• **Task statement**
Send back all the data below, exactly as given.
---
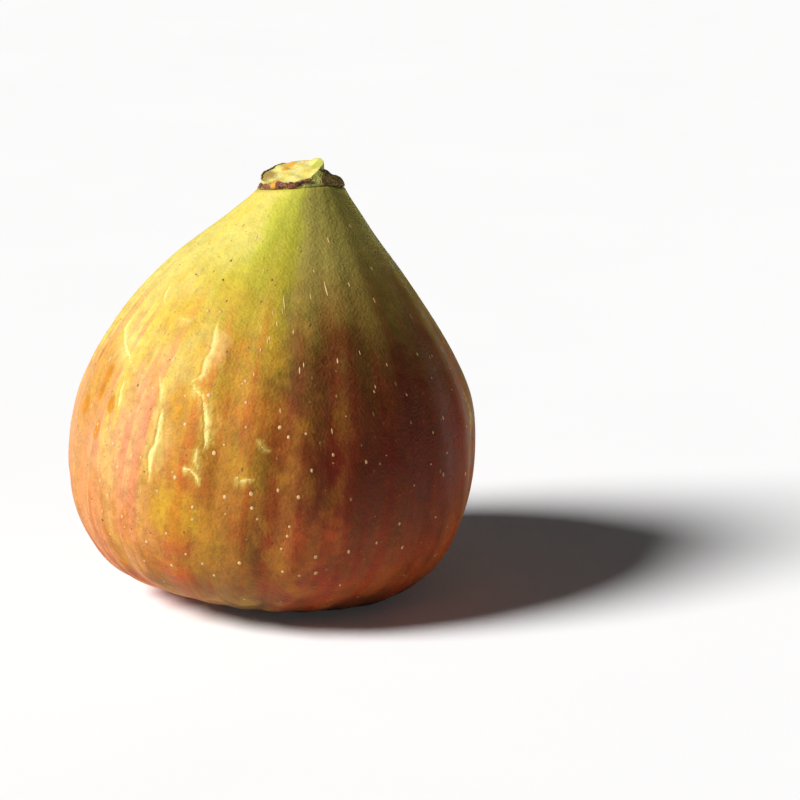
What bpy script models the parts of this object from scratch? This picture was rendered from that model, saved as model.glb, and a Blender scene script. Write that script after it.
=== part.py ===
"""A whole fresh fig with its cut stalk, standing on its flattened base.

The fruit is one grown piece, so it is one solid: a broad bottom with a scaly eye, a belly with shallow
ribs, a shoulder that narrows to the neck, three small bracts at the neck's rim, and a stub of stalk that
was cut slantwise. Metres, +Z up, front towards -Y. The origin is on the flat spot that it rests on.
"""

import math

import bmesh
import bpy
from mathutils import Matrix, Vector

MM = 0.001

# Main sizes, along the fruit's own axis from the eye at its bottom to the neck's rim.
BELLY_RADIUS = 25.2 * MM
BELLY_RISE = 17.4 * MM
AXIS_LENGTH = 52.1 * MM
NECK_RADIUS = 5.0 * MM
BOTTOM_BLUNTNESS = 2.4
SHOULDER_POWER = 1.10

# How the fruit stands: its axis leans to the right, and the neck bends a little further that way.
LEAN = math.radians(6.0)
NECK_BEND = 1.2 * MM
NECK_BEND_POWER = 4
REST_FLAT_DEPTH = 0.9 * MM

# The neck's rim isn't level: it is lifted at the right and the front, and sinks at the left and the back.
RIM_LIFT_RIGHT = 0.70 * MM
RIM_LIFT_FRONT = 1.04 * MM
RIM_LIFT_START = 44.5 * MM

# Shallow ribs that run from the eye to the neck.
RIBS = 22
RIB_HEIGHT = 0.2 * MM
RIB_WANDER = 0.5

# Broad swells and hollows that make the fruit lopsided: (turn in degrees, radius, rise, spread, push out).
SWELLS = (
    (180, 9.0 * MM, 44.6 * MM, 5.0 * MM, -0.35 * MM),
    (180, 15.0 * MM, 39.0 * MM, 7.6 * MM, 0.35 * MM),
    (180, 23.0 * MM, 8.0 * MM, 5.5 * MM, -0.50 * MM),
    (190, 17.0 * MM, 2.0 * MM, 7.6 * MM, 1.15 * MM),
    (0, 9.0 * MM, 44.0 * MM, 5.0 * MM, -0.50 * MM),
    (0, 15.0 * MM, 39.5 * MM, 8.5 * MM, -0.30 * MM),
    (0, 23.5 * MM, 27.0 * MM, 8.0 * MM, 0.50 * MM),
    (350, 16.0 * MM, 1.5 * MM, 8.0 * MM, 1.00 * MM),
    (255, 23.0 * MM, 26.0 * MM, 9.0 * MM, -0.30 * MM),
    (75, 25.0 * MM, 20.0 * MM, 12.0 * MM, 0.45 * MM),
    (120, 20.0 * MM, 34.0 * MM, 8.0 * MM, -0.35 * MM),
)

# Cracks where the ripe skin has split a little: (half width, depth, points as (turn in degrees, rise)).
CRACKS = (
    (0.42 * MM, 0.30 * MM, ((190, 35.6 * MM), (197, 34.5 * MM), (202, 33.2 * MM), (217, 30.6 * MM))),
    (0.40 * MM, 0.30 * MM, ((215, 29.2 * MM), (216, 27.5 * MM), (218, 25.8 * MM))),
    (0.50 * MM, 0.36 * MM, ((240, 38.0 * MM), (241, 34.8 * MM), (240, 31.8 * MM), (246, 30.0 * MM))),
    (0.38 * MM, 0.32 * MM, ((247, 29.3 * MM), (249, 27.5 * MM), (250, 24.4 * MM))),
    (0.42 * MM, 0.34 * MM, ((234, 27.5 * MM), (234, 23.5 * MM), (234, 19.6 * MM))),
    (0.32 * MM, 0.26 * MM, ((243, 21.9 * MM), (248, 21.5 * MM), (249.5, 20.0 * MM))),
    (0.32 * MM, 0.26 * MM, ((259, 21.8 * MM), (265, 21.8 * MM))),
    (0.42 * MM, 0.32 * MM, ((312, 31.0 * MM), (314, 27.0 * MM), (311, 23.5 * MM))),
    (0.45 * MM, 0.34 * MM, ((28, 37.0 * MM), (30, 33.5 * MM), (26, 30.0 * MM), (29, 27.0 * MM))),
    (0.38 * MM, 0.30 * MM, ((78, 29.0 * MM), (80, 25.0 * MM), (77, 21.5 * MM))),
    (0.42 * MM, 0.32 * MM, ((126, 36.0 * MM), (124, 32.0 * MM), (128, 28.0 * MM))),
    (0.34 * MM, 0.28 * MM, ((160, 27.0 * MM), (163, 23.5 * MM), (161, 20.5 * MM))),
)
CRACK_CLEARANCE = 0.4 * MM
CRACK_STEP = 1.1 * MM

# The eye at the bottom: a dimple with two rings of small scales that point inwards, each ring given as
# (count, root radius, length, width, turn of the first, height as a share of the dimple's depth).
EYE_RADIUS = 4.4 * MM
EYE_DEPTH = 2.0 * MM
SCALE_RINGS = ((9, 3.5 * MM, 2.3 * MM, 1.7 * MM, 0.0, 0.72), (5, 2.1 * MM, 1.7 * MM, 1.5 * MM, 0.3, 0.84))
SCALE_THICKNESS = 0.8 * MM
SCALE_ROOT = 0.7 * MM
SCALE_SLOPE = 0.12

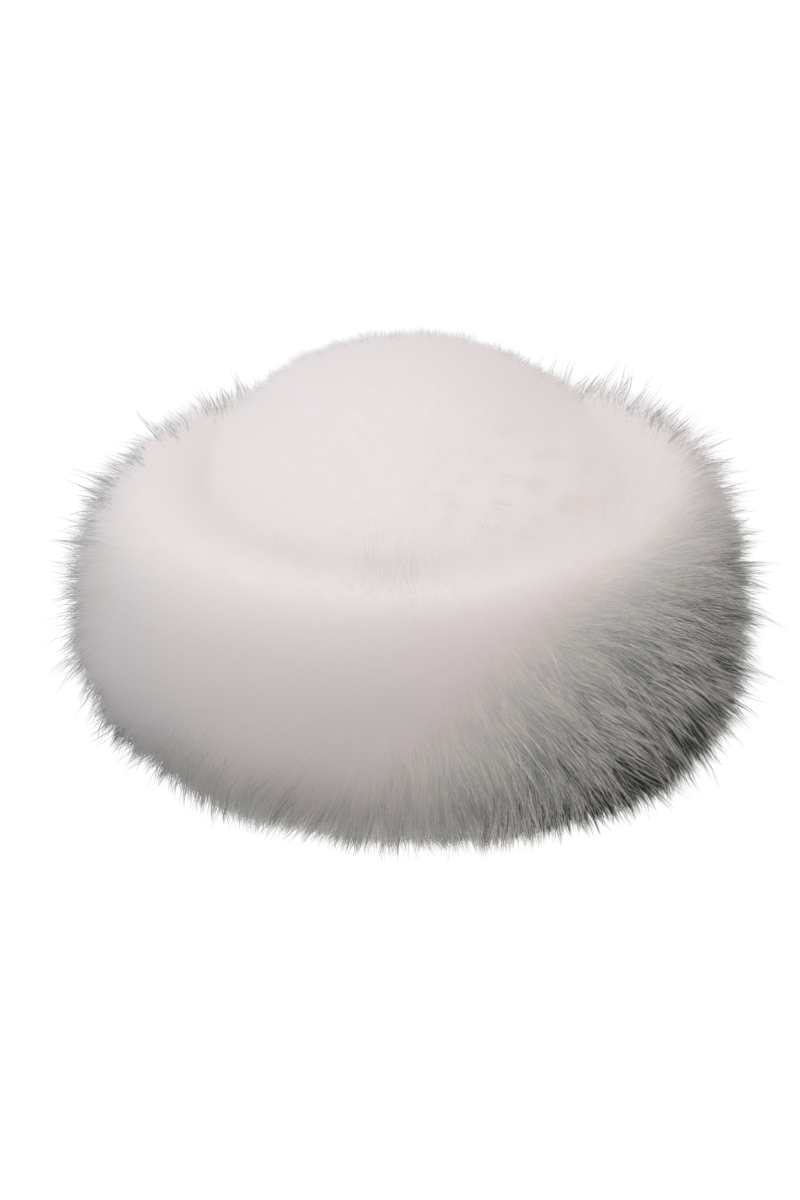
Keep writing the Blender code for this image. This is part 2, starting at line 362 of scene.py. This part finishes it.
---
• **Response to this exercise**
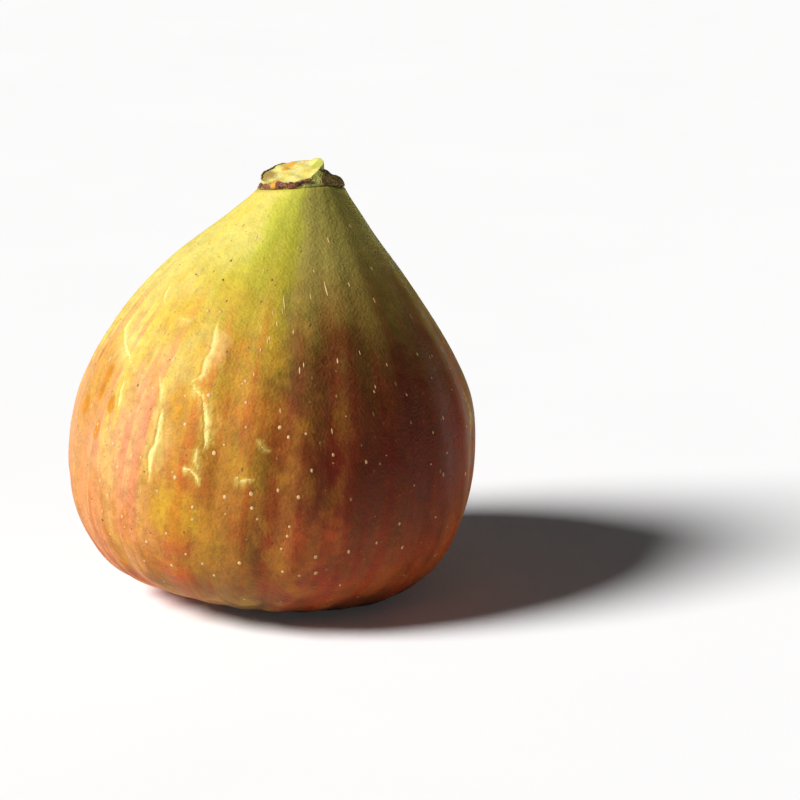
What bpy script models the parts of this object from scratch? This picture was rendered from that model, saved as model.glb, and a Blender scene script. Write that script after it.
=== part.py ===
"""A whole fresh fig with its cut stalk, standing on its flattened base.

The fruit is one grown piece, so it is one solid: a broad bottom with a scaly eye, a belly with shallow
ribs, a shoulder that narrows to the neck, three small bracts at the neck's rim, and a stub of stalk that
was cut slantwise. Metres, +Z up, front towards -Y. The origin is on the flat spot that it rests on.
"""

import math

import bmesh
import bpy
from mathutils import Matrix, Vector

MM = 0.001

# Main sizes, along the fruit's own axis from the eye at its bottom to the neck's rim.
BELLY_RADIUS = 25.2 * MM
BELLY_RISE = 17.4 * MM
AXIS_LENGTH = 52.1 * MM
NECK_RADIUS = 5.0 * MM
BOTTOM_BLUNTNESS = 2.4
SHOULDER_POWER = 1.10

# How the fruit stands: its axis leans to the right, and the neck bends a little further that way.
LEAN = math.radians(6.0)
NECK_BEND = 1.2 * MM
NECK_BEND_POWER = 4
REST_FLAT_DEPTH = 0.9 * MM

# The neck's rim isn't level: it is lifted at the right and the front, and sinks at the left and the back.
RIM_LIFT_RIGHT = 0.70 * MM
RIM_LIFT_FRONT = 1.04 * MM
RIM_LIFT_START = 44.5 * MM

# Shallow ribs that run from the eye to the neck.
RIBS = 22
RIB_HEIGHT = 0.2 * MM
RIB_WANDER = 0.5

# Broad swells and hollows that make the fruit lopsided: (turn in degrees, radius, rise, spread, push out).
SWELLS = (
    (180, 9.0 * MM, 44.6 * MM, 5.0 * MM, -0.35 * MM),
    (180, 15.0 * MM, 39.0 * MM, 7.6 * MM, 0.35 * MM),
    (180, 23.0 * MM, 8.0 * MM, 5.5 * MM, -0.50 * MM),
    (190, 17.0 * MM, 2.0 * MM, 7.6 * MM, 1.15 * MM),
    (0, 9.0 * MM, 44.0 * MM, 5.0 * MM, -0.50 * MM),
    (0, 15.0 * MM, 39.5 * MM, 8.5 * MM, -0.30 * MM),
    (0, 23.5 * MM, 27.0 * MM, 8.0 * MM, 0.50 * MM),
    (350, 16.0 * MM, 1.5 * MM, 8.0 * MM, 1.00 * MM),
    (255, 23.0 * MM, 26.0 * MM, 9.0 * MM, -0.30 * MM),
    (75, 25.0 * MM, 20.0 * MM, 12.0 * MM, 0.45 * MM),
    (120, 20.0 * MM, 34.0 * MM, 8.0 * MM, -0.35 * MM),
)

# Cracks where the ripe skin has split a little: (half width, depth, points as (turn in degrees, rise)).
CRACKS = (
    (0.42 * MM, 0.30 * MM, ((190, 35.6 * MM), (197, 34.5 * MM), (202, 33.2 * MM), (217, 30.6 * MM))),
    (0.40 * MM, 0.30 * MM, ((215, 29.2 * MM), (216, 27.5 * MM), (218, 25.8 * MM))),
    (0.50 * MM, 0.36 * MM, ((240, 38.0 * MM), (241, 34.8 * MM), (240, 31.8 * MM), (246, 30.0 * MM))),
    (0.38 * MM, 0.32 * MM, ((247, 29.3 * MM), (249, 27.5 * MM), (250, 24.4 * MM))),
    (0.42 * MM, 0.34 * MM, ((234, 27.5 * MM), (234, 23.5 * MM), (234, 19.6 * MM))),
    (0.32 * MM, 0.26 * MM, ((243, 21.9 * MM), (248, 21.5 * MM), (249.5, 20.0 * MM))),
    (0.32 * MM, 0.26 * MM, ((259, 21.8 * MM), (265, 21.8 * MM))),
    (0.42 * MM, 0.32 * MM, ((312, 31.0 * MM), (314, 27.0 * MM), (311, 23.5 * MM))),
    (0.45 * MM, 0.34 * MM, ((28, 37.0 * MM), (30, 33.5 * MM), (26, 30.0 * MM), (29, 27.0 * MM))),
    (0.38 * MM, 0.30 * MM, ((78, 29.0 * MM), (80, 25.0 * MM), (77, 21.5 * MM))),
    (0.42 * MM, 0.32 * MM, ((126, 36.0 * MM), (124, 32.0 * MM), (128, 28.0 * MM))),
    (0.34 * MM, 0.28 * MM, ((160, 27.0 * MM), (163, 23.5 * MM), (161, 20.5 * MM))),
)
CRACK_CLEARANCE = 0.4 * MM
CRACK_STEP = 1.1 * MM

# The eye at the bottom: a dimple with two rings of small scales that point inwards, each ring given as
# (count, root radius, length, width, turn of the first, height as a share of the dimple's depth).
EYE_RADIUS = 4.4 * MM
EYE_DEPTH = 2.0 * MM
SCALE_RINGS = ((9, 3.5 * MM, 2.3 * MM, 1.7 * MM, 0.0, 0.72), (5, 2.1 * MM, 1.7 * MM, 1.5 * MM, 0.3, 0.84))
SCALE_THICKNESS = 0.8 * MM
SCALE_ROOT = 0.7 * MM
SCALE_SLOPE = 0.12

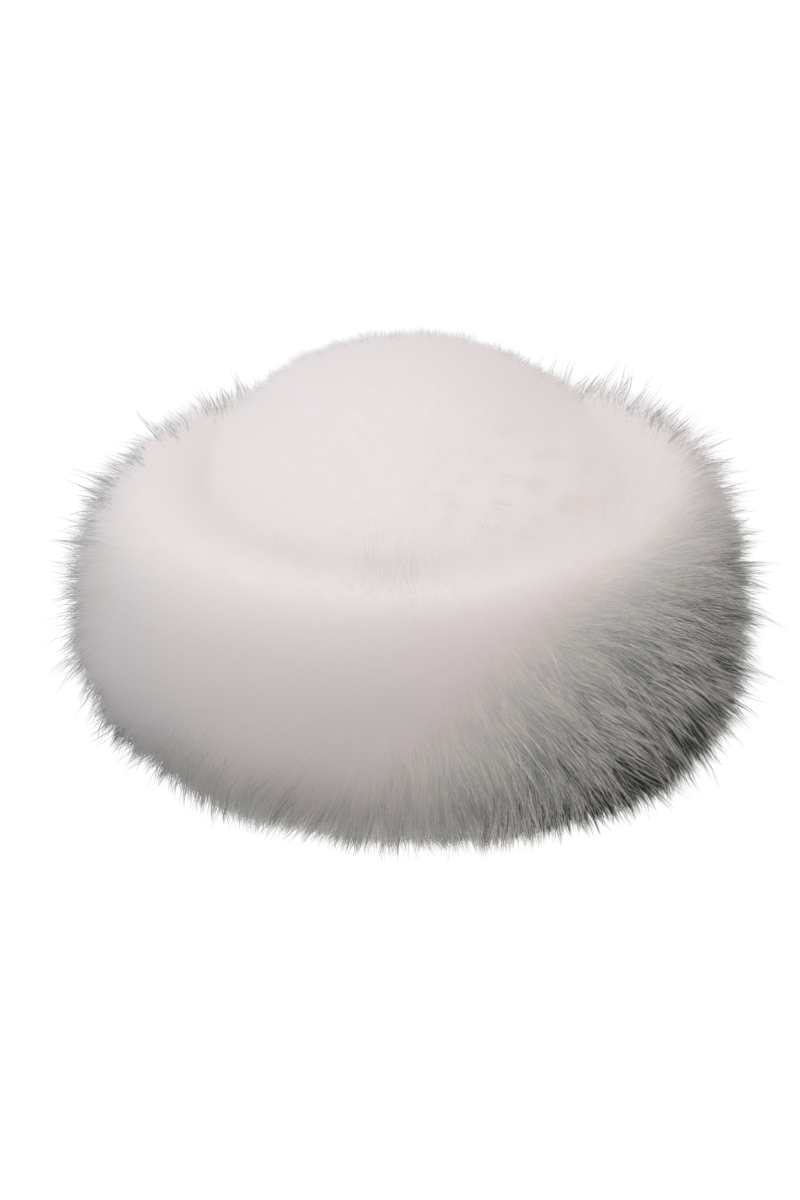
Keep writing the Blender code for this image. This is part 2, starting at line 362 of scene.py. This part finishes it.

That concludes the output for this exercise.